Ben and some of the BU crew on the Bateaux Mouche |
Notre Dame - mandatory tourist shot. |
Tuesday night Ben met me for my little going-away party at the internship, and then we went to an amazing Thai restaurant in the 20th which is far from everything but had some of the best food I’ve had in Paris. We had a shrimp spring roll and shrimp and lemon zest soup for appetizers, both of which were so full of flavor (sweet, sour, spicy, bitter, and minty all at once) that my palette didn’t really know how to react other than “yum”. All the ingredients were fresh and crunchy and well-prepared. We were so happy and it was just the appetizer! I got a vegetable stir-fry next and Ben got lacquered duck. Again, complex flavor combinations and sauces made for a wonderful main course. After that I took Ben to the Bar Sans Nom where I always go and he liked it too, validating it in a way for me. We had a drink and then split up for the night.
La Tour Eiffel - mandatory tourist shot. |
The Pantheon in the Latin Quarter |
After that fantastic dinner, I surprised Ben with a trip to the Lapin Agile. He loved the intimate atmosphere, and really connected with the performers. So much so that as we were leaving, I was telling them it was his birthday and they gave him a free poster because they saw how much he liked the show. He was on cloud nine. He said as we separated for the night and the metro doors were closing on him, “Best….day….ever”. I felt like a good tour guide, very satisfied and happy that he was so happy and seeing this city as the amazing place that it is.
The next day was my first day free of the internship. We took the opportunity to get out of Paris and I led big bro to Giverny to visit the gardens of Monet which were beautiful and in full bloom. There were separations of warm and cool colors, pansies with three and four colors within them, thousands of tulips, and the famous iris and wisteria that drapes over and around the Japanese bridge. My brother liked seeing the real flowers better, but I just liked seeing how Monet’s paintings were inspired. I think the paintings with their softness and light are more beautiful. Ben analyzed that as my aversion to the harshness of the real world. I guess that’s true in a way. One of my favorite things there were the kitchen and dining room in the actual house where Monet lived. The kitchen was entirely blue with yellow accents here and there and copper pans hanging on the wall, and the dining room was sunshine yellow and I have never been in a room that felt so warm and inviting. I bought pictures of them because you’re not allowed to take them yourself and have resolved to transform my first personal living space into replicas of these two gorgeous rooms.

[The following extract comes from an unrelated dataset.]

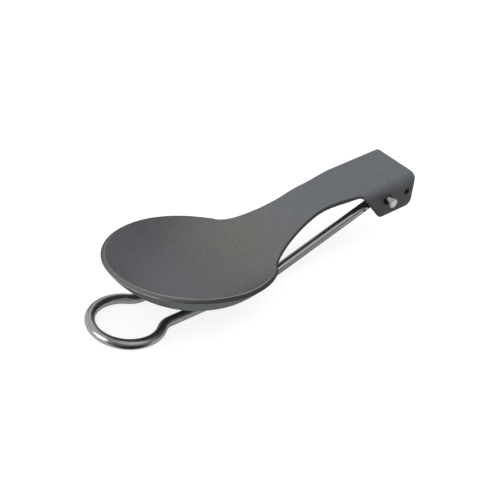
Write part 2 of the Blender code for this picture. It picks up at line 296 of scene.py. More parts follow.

Death bike claims another victim. |
Death Bike |
Madame Arnal had a birthday dinner for Ben that night. She made asparagus, salmon, and crème caramel for dessert. My brother was in heaven and I was proud to introduce him to Monique. He really liked her and his high school French got a work out. We had a great evening and we even had cakes with candles. I stayed up until 1am packing that night and Ben went back to his hostel after dinner.
The next morning, Ben and I met up around lunch time and then we went to Montmartre to see the Sacre Coeur and visit the quintessential Marché des Tissus at St. Pierre. It’s very old, very famous and very unique: three floors of nothing but any fabric imaginable and some very interesting characters to help you pick it out. After that I introduced Ben and George to Berthillon ice cream and they were as impressed with it as I had hoped they would be. I had peach sorbet with ground mint leaves in it that was out of this world - it's impossible to go wrong there.
Montmartre with George
Sacre Coeur |
I can tell that Ben had a great time here, and not just for the fantastic food we ate - for the city itself. I feel really lucky to have been able to share it with him, especially my last week. This city has taught me a lot; provided a refuge in some ways, and thrown me out into real life in others. I think I have grown up a little. I am looking forward to life again in the States, but it won’t be the same one I led when I left. Maybe it wasn’t specifically France that caused the reaction, maybe it’s not a direct result of all the traveling and eye-opening experiences, but I think that everything that happened this year contributed in a way to who I am now. I’m not a completely new person, but I’m not the same as I was. It’s like when they reintroduced the Honda Accord. It’s the same old car you’re used to, just with some minor, yet noticeable changes. So I have reached the end of my year abroad, but it’s also the beginning of my real adult life. I am saying goodbye to France in a way, but “au revoir” is more appropriate because I will definitely be back, hopefully each time with a new perspective and a fresh fervor, but still the same appreciation for everything that happened while I was here and the memories, good and bad, of my junior year abroad. Come to think of it, “au revoir” implies a long and unsure amount of time passing between the next encounter, so I should say, most correctly, “à bientôt”. See you soon.